Ayer mismo Ricardo Calleja publicó una muy interesante columna en Abc (¿Un Papa conservador o progresista?) donde exponía sus preferencias, que son las de la mayoría de los católicos, sobre el perfil y las obras del próximo pontífice. Allí afirma, tras criticar esa división, existente, entre conservadores y progresistas —calificada acertadamente de hemiplejia—, que se debería asimilar plenamente el Concilio Vaticano II y comenzar a dar más sitio a los laicos, dentro de su pluralismo de visiones —porque los hijos e hijas del Padre son plurales—, para la evangelización de las estructuras terrenas. Para ello debe desterrarse el clericalismo, progresista o conservador, donde la jerarquía se autocontengan predicando la radicalidad cristiana sin establecer cómo han de vivir los fieles esa radicalidad. El camino hacia la santidad personal a la que todos están llamados no es unívoca.

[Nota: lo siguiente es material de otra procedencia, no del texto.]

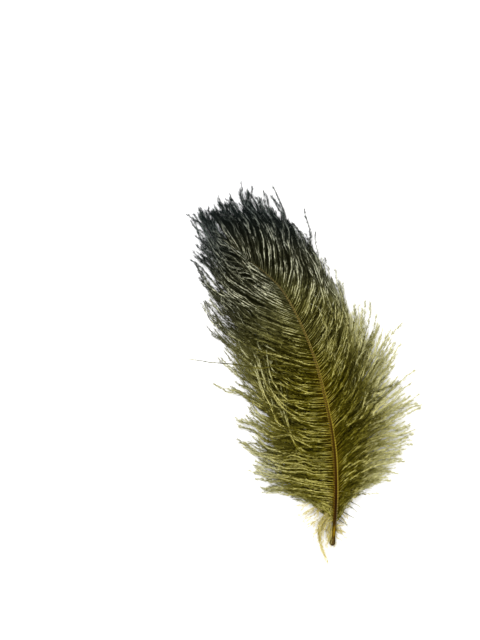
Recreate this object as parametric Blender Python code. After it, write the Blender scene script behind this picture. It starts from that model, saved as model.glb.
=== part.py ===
"""A dyed ostrich feather, modelled lying flat as it rests on a table.

The quill and the shaft are one tapering solid that bends to the left in plan and bows a
little in height. On each side of it a soft vane of free barbs is held as one closed solid
that reaches the tips of the barbs: flat where it rests, swollen beside the shaft and thin
at the tips. Units are metres, +Z is up and +Y runs from the quill towards the tip.
"""

import math

import bmesh
import bpy
from mathutils import Vector

# Driving dimensions of the shaft.
QUILL_HALF_WIDTH = 0.0018  # the rounded end of the quill
SHAFT_HALF_WIDTH = 0.0018  # the thickest stretch, where the first long barbs leave
SHAFT_FLATNESS = 0.85  # height over width of a section
GROOVE_DEPTH = 0.16  # of the half width, along the middle of the upper side
VANE_START = 0.075  # share of the shaft where the first barbs leave
REST_HEIGHT = 0.0001  # the lowest point of the quill over the table

# The middle of the shaft in plan, from the quill's end to the tip.
SHAFT_ROUTE = (
    (0.0009, -0.0009),
    (0.0021, 0.0090),
    (0.0027, 0.0202),
    (0.0030, 0.0338),
    (0.0028, 0.0450),
    (0.0020, 0.0586),
    (-0.0006, 0.0772),
    (-0.0062, 0.1020),
    (-0.0118, 0.1206),
    (-0.0198, 0.1398),
    (-0.0304, 0.1584),
    (-0.0428, 0.1708),
    (-0.0527, 0.1779),
    (-0.0620, 0.1872),
)

# Height of the middle of the shaft, at shares of its length.
SHAFT_HEIGHTS = (
    (0.00, 0.0016),
    (0.12, 0.0042),
    (0.35, 0.0060),
    (0.70, 0.0054),
    (1.00, 0.0034),
)

# Half width of the shaft as a share of SHAFT_HALF_WIDTH, past the rounded end of the quill.
SHAFT_TAPER = (
    (0.000, 1.02),
    (0.015, 0.99),
    (0.026, 0.83),
    (0.036, 0.71),
    (0.050, 0.72),
    (0.077, 0.79),
    (0.107, 0.90),
    (0.150, 1.00),
    (0.300, 0.88),
    (0.500, 0.61),
    (0.700, 0.40),
    (0.850, 0.26),
    (1.000, 0.17),
)

# The barbs of each vane, at shares of its length from the quill: how long they are, and the
# directions, in degrees from +X, in which they leave the shaft and in which their tips point.
LEFT_BARBS = (
    (0.00, 0.014, 214.0, 250.0),
    (0.03, 0.024, 200.0, 224.0),
    (0.08, 0.043, 184.0, 192.0),
    (0.15, 0.052, 180.0, 170.0),
    (0.22, 0.056, 182.0, 152.0),
    (0.30, 0.060, 182.0, 134.0),
    (0.42, 0.068, 178.0, 127.0),
    (0.55, 0.081, 171.0, 126.0),
    (0.70, 0.078, 161.0, 119.0),
    (0.85, 0.058, 152.0, 117.0),
    (1.00, 0.031, 147.0, 126.0),
)
RIGHT_BARBS = (
    (0.00, 0.009, 10.0, -15.0),
    (0.03, 0.020, 32.0, 0.0),
    (0.07, 0.039, 46.0, 2.0),
    (0.13, 0.054, 49.0, 12.0),
    (0.22, 0.063, 50.0, 34.0),
    (0.30, 0.068, 47.0, 58.0),
    (0.36, 0.069, 45.0, 78.0),
    (0.42, 0.068, 42.0, 94.0),
    (0.58, 0.067, 42.0, 111.0),
    (0.72, 0.064, 60.0, 117.0),
    (0.86, 0.054, 88.0, 122.0),
    (1.00, 0.031, 119.0, 125.0),
)
LEFT_TURN, RIGHT_TURN = 0.85, 1.9  # above 1, a barb turns most near the shaft
LOCKS = 11  # shallow locks along the edge of a vane
LOCK_DEPTH = 0.07  # share of a barb's length lost between two locks

# Section of a vane.
CLEARANCE = 0.0003  # from a vane to the shaft
EDGE_HEIGHT = 0.0016  # at the barbs' tips
SWELL = 0.0042  # how far the fluff stands over a straight slope from shaft to tips

# Mesh fineness.
END_RINGS = 4
SHAFT_RINGS = 72
RING_CLOSENESS = 1.4  # above 1, the rings stand closest at the quill
SHAFT_SIDES = 16
BARB_STATIONS = 56
BARB_STEPS = 6
ROUTE_STEPS = 240


def curve(start, end, leave, arrive, part):
    """The smooth value part of the way from start to end, given the slope at each."""
    squared, cubed = part**2, part**3
    return (
        start * (2 * cubed - 3 * squared + 1)
        + leave * (cubed - 2 * squared + part)
        + end * (3 * squared - 2 * cubed)
        + arrive * (cubed - squared)
    )


def slope_at(keys, index, column):
    """The slope of a column at one of its keys: flat at a peak or a dip, so nothing overshoots."""
    if index in (0, len(keys) - 1):
        return 0.0
    before, here, after = keys[index - 1 : index + 2]
    rising = (here[column] - before[column]) / (here[0] - before[0])
    leaving = (after[column] - here[column]) / (after[0] - here[0])
    return 2 * rising * leaving / (rising + leaving) if rising * leaving > 0 else 0.0


def along(keys, share, column=1):
    """Reads one column of a table of keys at a share, on a smooth curve through the keys."""
    for index, (low, high) in enumerate(zip(keys, keys[1:])):
        if share <= high[0]:
            width = high[0] - low[0]
            part = (share - low[0]) / width
            return curve(
                low[column],
                high[column],
                slope_at(keys, index, column) * width,
                slope_at(keys, index + 1, column) * width,
                part,
            )
    return keys[-1][column]


def smooth_route(points, steps):
    """Points at even distances along a smooth curve through the given points."""
    ends = [2 * points[0] - points[1], *points, 2 * points[-1] - points[-2]]
    fine = []
    for before, start, end, after in zip(ends, ends[1:], ends[2:], ends[3:]):
        leave, arrive = (end - before) / 2, (after - start) / 2
        fine += [curve(start, end, leave, arrive, step / steps) for step in range(steps)]
    fine.append(points[-1])
    lengths = [0.0]
    for start, end in zip(fine, fine[1:]):
        lengths.append(lengths[-1] + (end - start).length)
    even, segment = [], 0
    for step in range(steps + 1):
        wanted = lengths[-1] * step / steps
        while segment < len(fine) - 2 and lengths[segment + 1] < wanted:
            segment += 1
        part = (wanted - lengths[segment]) / (lengths[segment + 1] - lengths[segment])
        even.append(fine[segment].lerp(fine[segment + 1], min(part, 1.0)))
    return even


class Shaft:
    """The centre line and the sections of the quill and the shaft."""

    def __init__(self):
        self.route = smooth_route([Vector(point) for point in SHAFT_ROUTE], ROUTE_STEPS)
        self.length = ROUTE_STEPS * (self.route[1] - self.route[0]).length

    def plan(self, share):
        """The middle of the shaft in plan."""
        place = min(max(share, 0.0), 1.0) * ROUTE_STEPS
        first = min(int(place), ROUTE_STEPS - 1)
        return self.route[first].lerp(self.route[first + 1], place - first)

    def heading(self, share):
        """The direction of the shaft in plan, towards the tip."""
        reach = 1 / ROUTE_STEPS
        return (self.plan(share + reach) - self.plan(share - reach)).normalized()

    def half_width(self, share):
        """Half the width of the shaft, with both of its ends rounded off."""
        straight = SHAFT_HALF_WIDTH * along(SHAFT_TAPER, share)
        from_end = min(share * self.length / QUILL_HALF_WIDTH, 1.0)
        return straight * math.sqrt(max(1 - (1 - from_end) ** 2, 0.0))

    def height(self, share):
        """The height of the middle of the shaft."""
        return along(SHAFT_HEIGHTS, share)

    def section(self, share):
        """The points round one section, from the right-hand side over the top."""
        middle, ahead, half = self.plan(share), self.heading(share), self.half_width(share)
        right = Vector((ahead.y, -ahead.x))
        groove = GROOVE_DEPTH * min(max((share - VANE_START) / VANE_START, 0.0), 1.0)
        points = []
        for side in range(SHAFT_SIDES):
            turn = math.tau * side / SHAFT_SIDES
            rise = math.sin(turn) * SHAFT_FLATNESS
            if side == SHAFT_SIDES // 4:
                rise -= groove
            place = middle + right * (math.cos(turn) * half)
            points.append((place.x, place.y, self.height(share) + rise * half + REST_HEIGHT))
        return points

    def mesh(self):
        """One closed tube from the quill's end to the tip."""
        shape = bmesh.new()
        rounded = QUILL_HALF_WIDTH / self.length
        quarter = math.pi / 2 / END_RINGS
        shares = [rounded * (1 - math.cos(quarter * step)) for step in range(1, END_RINGS)]
        for step in range(SHAFT_RINGS + 1):
            shares.append(rounded + (1 - rounded) * (step / SHAFT_RINGS) ** RING_CLOSENESS)
        rings = [[shape.verts.new(point) for point in self.section(share)] for share in shares]
        for ring, after in zip(rings, rings[1:]):
            for side in range(SHAFT_SIDES):
                beside = (side + 1) % SHAFT_SIDES
                shape.faces.new((ring[side], after[side], after[beside], ring[beside]))
        shape.faces.new(rings[0])
        shape.faces.new(reversed(rings[-1]))
        return shape


def barb(shaft, keys, side, share):
    """The plan of one barb at a share of the vane, as points from the shaft to its tip.

    side is 1 for the right vane and -1 for the left.
    """
    along_shaft = VANE_START + (1 - VANE_START) * share
    ahead = shaft.heading(along_shaft)
    away = Vector((ahead.y, -ahead.x)) * side
    place = shaft.plan(along_shaft) + away * (shaft.half_width(along_shaft) + CLEARANCE)
    lock = math.sin(math.pi * LOCKS * share) ** 2 * math.sin(math.pi * share)
    length = along(keys, share, 1) * (1 - LOCK_DEPTH * lock)
    leave, tip = math.radians(along(keys, share, 2)), math.radians(along(keys, share, 3))
    power = RIGHT_TURN if side > 0 else LEFT_TURN
    points = [place]
    for step in range(BARB_STEPS):
        middle = (step + 0.5) / BARB_STEPS
        turn = tip + (leave - tip) * (1 - middle) ** power
        place = place + Vector((math.cos(turn), math.sin(turn))) * (length / BARB_STEPS)
        points.append(place)
    return points


def vane_mesh(shaft, keys, side):
    """The closed solid of one vane: a flat underside, and a swollen top that thins outwards."""
    shape = bmesh.new()
    top, bottom = [], []
    for station in range(BARB_STATIONS + 1):
        share = station / BARB_STATIONS
        height = shaft.height(VANE_START + (1 - VANE_START) * share)
        ends = math.sqrt(math.sin(math.pi * (0.06 + 0.88 * share)))
        upper, lower = [], []
        for step, point in enumerate(barb(shaft, keys, side, share)):
            out = step / BARB_STEPS
            slope = height + (EDGE_HEIGHT - height) * out
            rise = slope + SWELL * ends * math.sin(math.pi * out**0.7)
            upper.append(shape.verts.new((point.x, point.y, rise)))
            lower.append(shape.verts.new((point.x, point.y, 0.0)))
        top.append(upper)
        bottom.append(lower)
    for near, far, below, below_far in zip(top, top[1:], bottom, bottom[1:]):
        for step in range(BARB_STEPS):
            after = step + 1
            shape.faces.new((near[step], near[after], far[after], far[step]))
            shape.faces.new((below[step], below_far[step], below_far[after], below[after]))
        shape.faces.new((near[0], far[0], below_far[0], below[0]))
        shape.faces.new((near[-1], below[-1], below_far[-1], far[-1]))
    for step in range(BARB_STEPS):
        after = step + 1
        shape.faces.new((top[0][step], bottom[0][step], bottom[0][after], top[0][after]))
        shape.faces.new((top[-1][step], top[-1][after], bottom[-1][after], bottom[-1][step]))
    if side < 0:
        bmesh.ops.reverse_faces(shape, faces=shape.faces)
    return shape


def material(name, colour, roughness):
    """A plain Principled material."""
    made = bpy.data.materials.new(name)
    made.use_nodes = True
    shader = made.node_tree.nodes["Principled BSDF"]
    shader.inputs["Base Color"].default_value = (*colour, 1.0)
    shader.inputs["Roughness"].default_value = roughness
    shader.inputs["Metallic"].default_value = 0.0
    return made


def add_piece(name, shape, finish, parent):
    """Turns a bmesh into a named object that hangs from the parent."""
    bmesh.ops.triangulate(shape, faces=shape.faces)
    mesh = bpy.data.meshes.new(name)
    shape.to_mesh(mesh)
    shape.free()
    mesh.materials.append(finish)
    mesh.shade_smooth()
    piece = bpy.data.objects.new(name, mesh)
    bpy.context.scene.collection.objects.link(piece)
    piece.parent = parent
    return piece


def plan_middle(pieces):
    """The middle of the pieces' shared box, at the height of the table."""
    corners = [vertex.co for piece in pieces for vertex in piece.data.vertices]
    middle_x = (min(c.x for c in corners) + max(c.x for c in corners)) / 2
    middle_y = (min(c.y for c in corners) + max(c.y for c in corners)) / 2
    return Vector((middle_x, middle_y, 0.0))


def main():
    for old in list(bpy.data.objects):
        bpy.data.objects.remove(old)
    feather = bpy.data.objects.new("feather", None)
    bpy.context.scene.collection.objects.link(feather)
    shaft = Shaft()
    horn = material("horn_brown", (0.105, 0.052, 0.012), 0.35)
    olive_left = material("olive_barbs_left", (0.115, 0.105, 0.030), 0.80)
    olive_right = material("olive_barbs_right", (0.100, 0.095, 0.030), 0.80)
    pieces = [
        add_piece("shaft", shaft.mesh(), horn, feather),
        add_piece("left_vane", vane_mesh(shaft, LEFT_BARBS, -1), olive_left, feather),
        add_piece("right_vane", vane_mesh(shaft, RIGHT_BARBS, 1), olive_right, feather),
    ]
    feather.location = -plan_middle(pieces)


main()
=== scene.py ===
"""The looks of a dyed ostrich feather that lies flat on a pale table.

The shaft is one grooved horn tube. Every barb is a thin tube of its own that leaves the shaft
at its side, and every barb carries soft barbules, which are slender bent blades. A few barbs
twist into a strand, and strands gather in locks that wave together, as they do in a plume that
has been handled. Some long barbs cross the left vane, one stands out loose, and pale down and
stiff spikes grow at the foot. The dye turns from amber at the shaft to olive and khaki, and
through ash grey to blue-black where the tip was dipped a second time.

Lengths are metres, angles are degrees from +X as seen from above, and shares run from 0 to 1.
The look of a vertex is a pair: its place on the dye scale, and how far it is painted as lit.
"""

import logging
import math
from collections.abc import Sequence
from dataclasses import dataclass, field
from enum import Enum

import bpy
import numpy as np
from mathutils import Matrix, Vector

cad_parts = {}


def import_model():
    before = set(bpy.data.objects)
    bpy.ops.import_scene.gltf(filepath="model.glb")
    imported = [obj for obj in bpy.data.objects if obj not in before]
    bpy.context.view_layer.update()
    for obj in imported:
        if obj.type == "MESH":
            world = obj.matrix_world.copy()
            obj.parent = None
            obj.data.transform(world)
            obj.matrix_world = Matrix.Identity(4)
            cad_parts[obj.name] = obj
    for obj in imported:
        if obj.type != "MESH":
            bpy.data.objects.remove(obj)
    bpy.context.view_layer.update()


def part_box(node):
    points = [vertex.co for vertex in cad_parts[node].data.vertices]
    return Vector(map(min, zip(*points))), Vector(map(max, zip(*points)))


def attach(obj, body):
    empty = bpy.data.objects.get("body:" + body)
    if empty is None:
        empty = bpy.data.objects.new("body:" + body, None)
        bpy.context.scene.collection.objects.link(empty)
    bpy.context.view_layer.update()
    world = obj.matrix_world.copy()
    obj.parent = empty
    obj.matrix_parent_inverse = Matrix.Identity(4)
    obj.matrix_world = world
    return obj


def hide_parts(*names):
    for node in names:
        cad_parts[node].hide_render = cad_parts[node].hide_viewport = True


LOG = logging.getLogger("ostrich_feather")
LOOK_MAP = "OFBake"
BODY = "root"

# The photograph's frame, and where the end of the quill lies in it.
PHOTO_WIDTH, PHOTO_HEIGHT = 480, 640
QUILL_END_PIXEL = (332.5, 547.1)
METRES_PER_PIXEL = 0.00062

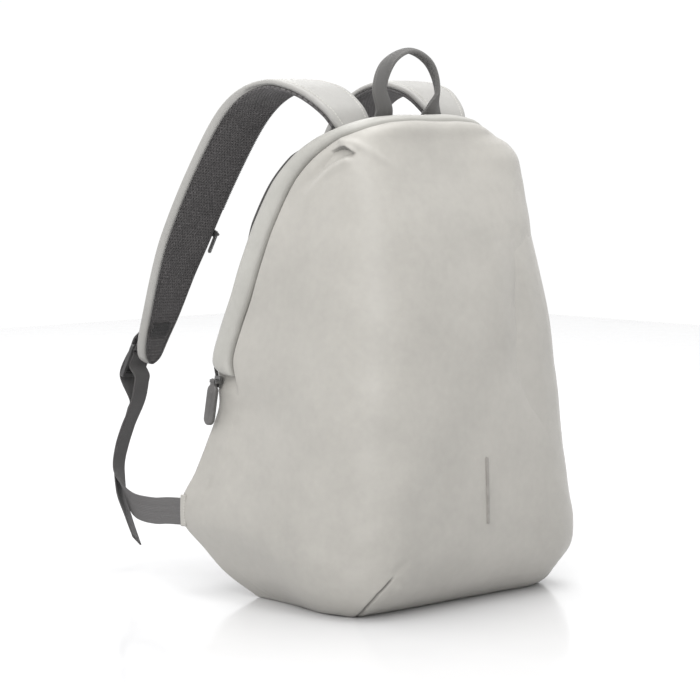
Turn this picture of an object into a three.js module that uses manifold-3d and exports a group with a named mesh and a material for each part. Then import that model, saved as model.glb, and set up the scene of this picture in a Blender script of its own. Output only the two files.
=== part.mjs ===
// A soft city backpack that stands by itself: a hollow pale shell with a puffed zip band round its rim,
// a dark padded back panel, a carry handle, two shoulder straps with their adjusters, and two zip pulls.
// Millimetres, +Z up. The front faces -Y and the straps hang behind, towards +Y.
import * as THREE from 'three';
import { mergeVertices } from 'three/addons/utils/BufferGeometryUtils.js';
import Module from 'manifold-3d';

const wasm = await Module();
wasm.setup();

// Driving dimensions
const bag = {
  width: 312, // across the two side wings
  height: 432, // from the floor to the top of the shell
  front_reach: 102, // from the handle's plane to the front
  back_reach: 138, // from the handle's plane to the wings
  wall: 3,
  floor: 8, // the stiffened base
};
const base_tuck = 7; // how far the outline would pass below the floor if the base were not flat
const rim_lip = 9; // the shell's cloth turned in round the open back
const opening_foot = 62; // height of the lower end of the open back
const seam_gap = 0.3;

const band = { width: 25, seat: 6, puff: 9.5, edge: 2.4, foot: 201 };
const panel = { thickness: 7, edge: 4, inset: 5, foot: 52, gap: 0.8 };
const handle = { spread: 60, rise: 62, width: 21, thickness: 2.4, sunk: 9.5, lean: 8.7 };
const strap = { width: 60, thickness: 10, skin: 1.6, hem: 2.2, hem_cover: 7.4, reach: 257 };
const webbing = { width: 25, thickness: 1.6 };
const patch = { width: 24, thickness: 1.2, aside: 2, from: 0.85, to: 0.91 };
const buckle = {
  length: 34, thickness: 3.4, bar: 4.2, side: 3.2, round: 3, clearance: 0.4, lean: 8,
  place: 0.93, // share of the strap's length at which its upper bar lies
  stand: 6, sewn: 0.08,
};
const strip = { width: 3, length: 59, thickness: 0.6, foot: 75, aside: -1, slant: 3, stand: 0.8 };
const main_zip = {
  sunk: 1.2, height: 195.5, line: 60, body: 7.5, length: 10, depth: 3, bar: 1.7, ear: 1.4,
  tab_width: 12, tab_length: 40, tab_thickness: 4.6, eye_wall: 1.2, clearance: 0.5, rib: 4,
};
const strap_zip = {
  place: 0.69, lift: -3, body: 5.8, length: 6.5, depth: 2, bar: 1.1, ear: 1,
  tab_width: 4, tab_length: 21, tab_thickness: 1.8, eye_wall: 0.6, clearance: 0.55, rib: 0,
};

// The outline seen from the front, from the floor to the top. out: share of half the bag's width at the
// open back, fore: the same at the front, up: share of the bag's height
const outline_rows = [
  { out: 0.000, fore: 0.000, up: -0.016 },
  { out: 0.350, fore: 0.380, up: -0.016 },
  { out: 0.620, fore: 0.680, up: -0.015 },
  { out: 0.745, fore: 0.830, up: -0.006 },
  { out: 0.800, fore: 0.900, up: 0.014 },
  { out: 0.872, fore: 0.960, up: 0.049 },
  { out: 0.930, fore: 0.985, up: 0.097 },
  { out: 0.978, fore: 0.985, up: 0.132 },
  { out: 1.000, fore: 0.980, up: 0.155 },
  { out: 1.000, fore: 0.975, up: 0.194 },
  { out: 0.958, fore: 0.960, up: 0.257 },
  { out: 0.918, fore: 0.940, up: 0.322 },
  { out: 0.876, fore: 0.915, up: 0.394 },
  { out: 0.890, fore: 0.885, up: 0.475 },
  { out: 0.851, fore: 0.850, up: 0.583 },
  { out: 0.805, fore: 0.800, up: 0.694 },
  { out: 0.750, fore: 0.750, up: 0.796 },
  { out: 0.699, fore: 0.699, up: 0.880 },
  { out: 0.650, fore: 0.650, up: 0.931 },
  { out: 0.570, fore: 0.570, up: 0.970 },
  { out: 0.430, fore: 0.430, up: 0.992 },
  { out: 0.220, fore: 0.220, up: 1.000 },
  { out: 0.000, fore: 0.000, up: 1.000 },
];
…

Se podrían añadir otras muchas cosas como algún que otro purpurado ha afirmado en las Congregaciones Generales. Un pontífice que una y no divida. Un pontífice que también sea consciente de lo estructural. Un pontífice tan moderado o no como requiera la situación respecto al mundo político pues tiene tras de sí una potente Doctrina Social de la Iglesia. Un pontífice que continúe con la sinodalidad, esto es, tener en cuenta las opiniones de sus cardenales y de los laicos rechazando el absolutismo —como san Pedro hizo en los primeros sínodos— y que llevaría a una papolatría. Desarrollar, como afirma Calleja y como bien reconoció el papa Benedicto, el Concilio Vaticano II en muchos aspectos que se han quedado estancados. Podrían añadirse más cuestiones sin llegar a los extremos, pero lo fundamental es que quien salga al balcón tras el Habemus papam será para cualquier católico «Pedro». Sin esto no hay catolicismo.